Another rider with momentum is Kenny Roberts Jr. Kenny Sr's Team KR is based in Banbury, 60 or so miles from the Donington track, and so it will be a semi-home race for the Roberts family too. The KR211V is really starting to become competitive, and Kenny Jr is looking the most relaxed and comfortable he's looked for years. The team gets a new, slightly revised chassis at Donington, and are sure to be in contention again this weekend.
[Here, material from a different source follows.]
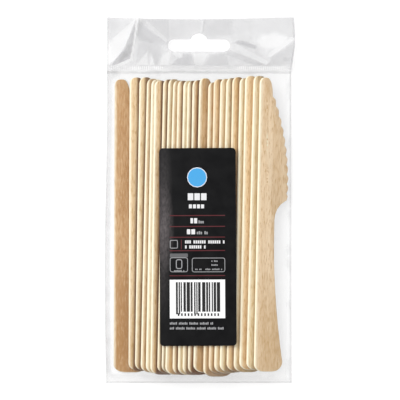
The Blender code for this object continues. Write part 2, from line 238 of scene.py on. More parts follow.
grainLook = {
    # Each layer: how often it changes across, along and through the wood, its detail and its roughness
    "bands": ((260, 7, 260), 3.0, 0.55),
    "fibres": ((1700, 45, 1700), 4.0, 0.65),
    "flecks": ((1500, 260, 1500), 2.0, 0.55),
    "clouds": ((75, 22, 75), 2.0, 0.55),
    "blotches": ((700, 150, 700), 2.0, 0.55),
    "streakDepth": 0.5,
    "blotchDepths": (-0.10, 0.16),
    "speckStrength": 0.4,
    "speckPaleness": 0.3,
    "dotStrength": 0.75,
    "spineDulled": 0.45,
    "gapShadeColour": (0.13, 0.055, 0.02, 1),
}


def grainLayer(group, place, name):
    size, detail, roughness = grainLook[name]
    return noiseNode(group, stretched(group, place, size), 1.0, detail, roughness)


def makeGrainGroup():
    look = grainLook
    group, given, out = startGroup(
        "birchGrain",
        [("Place", "NodeSocketVector", None), ("Face", "NodeSocketColor", (0.8, 0.6, 0.4, 1)),
         ("Streak", "NodeSocketColor", (0.5, 0.3, 0.2, 1)), ("Spine", "NodeSocketColor", (0.9, 0.8, 0.6, 1)),
         ("Rim", "NodeSocketFloat", 0.0), ("Mottle", "NodeSocketFloat", 0.3),
         ("Darkening", "NodeSocketFloat", 0.0), ("GapShade", "NodeSocketFloat", 0.0)],
        [("Colour", "NodeSocketColor"), ("Roughness", "NodeSocketFloat"), ("Height", "NodeSocketFloat")],
    )
    place, face, streak, spine = [given.outputs[name] for name in ("Place", "Face", "Streak", "Spine")]
    layers = ("bands", "fibres", "flecks", "clouds", "blotches")
    bands, fibres, flecks, clouds, blotches = [grainLayer(group, place, name) for name in layers]
    wide = product(group, bands, 0.5)
    fine = product(group, fibres, 0.5)
    shade = rangeNode(group, mathNode(group, "ADD", wide, fine), 0.40, 0.64, 0.0, look["streakDepth"])
    patch = rangeNode(group, clouds, 0.45, 0.72, 0.0, 1.0)
    shade = mathNode(group, "ADD", shade, product(group, patch, given.outputs["Mottle"]))
    shade = mathNode(group, "ADD", shade, rangeNode(group, blotches, 0.35, 0.68, *look["blotchDepths"]))
    colour = mixColour(group, shade, face, streak)
    colour = mixColour(group, given.outputs["Darkening"], colour, streak)
    specks = rangeNode(group, flecks, 0.46, 0.30, 0.0, look["speckStrength"])
    colour = mixColour(group, specks, colour, mixColour(group, look["speckPaleness"], face, spine))
    dots = rangeNode(group, flecks, 0.53, 0.68, 0.0, look["dotStrength"])
    colour = mixColour(group, dots, colour, streak)
    dull = rangeNode(group, flecks, 0.45, 0.75, 0.0, look["spineDulled"])
    # rims take the pale spine colour: a lighter cut edge with a painted highlight
    colour = mixColour(group, given.outputs["Rim"], colour, mixColour(group, dull, spine, face))
    # painted shade in the gap beside the next knife
    colour = mixColour(group, given.outputs["GapShade"], colour, look["gapShadeColour"])
    plug(group, colour, out.inputs["Colour"])
    plug(group, rangeNode(group, fibres, 0.3, 0.7, 0.48, 0.66), out.inputs["Roughness"])
    height = mathNode(group, "ADD", fibres, product(group, flecks, -0.5))
    plug(group, height, out.inputs["Height"])
    return group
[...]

One surprise that's been creeping up over the past couple of races has been Carlos Checa's performance on the Dunlops. Checa set very fast times during the off-season on the Tech 3 Yamaha, but when racing started for real, the Dunlops just couldn't keep up. But the tires have improved, as over the past couple of races, Checa's lap times have been edging closer to the front runners' times, and could be very competitive if progress continues. All of which is good news for Checa's team mate James Ellison. The British rider will desperately want a decent result at his home Grand Prix, after a fairly disappointing season so far. Ellison is the last Yamaha rider to be using the old chatter-ridden Yamaha M1 chassis, and his crew have resorted to sawing holes in the frame to make the chassis less rigid, and more able to absorb the vibrations caused by chatter.
A Healthy Pursuit
After Thursday's spectacular Day of Champions, which helped to raise money for Riders for Health, the charity set up by Randy Mamola to provide transport for primary health care provision in Africa, the crowds will be hoping for good weather, and spectacular racing action. The weather forecasters have promised us sunshine, so it's down to the riders to provide us with the action. So far this season, it hasn't been too shabby, and with so many riders with so much to race for, the chances are our leather-clad heroes won't disappoint.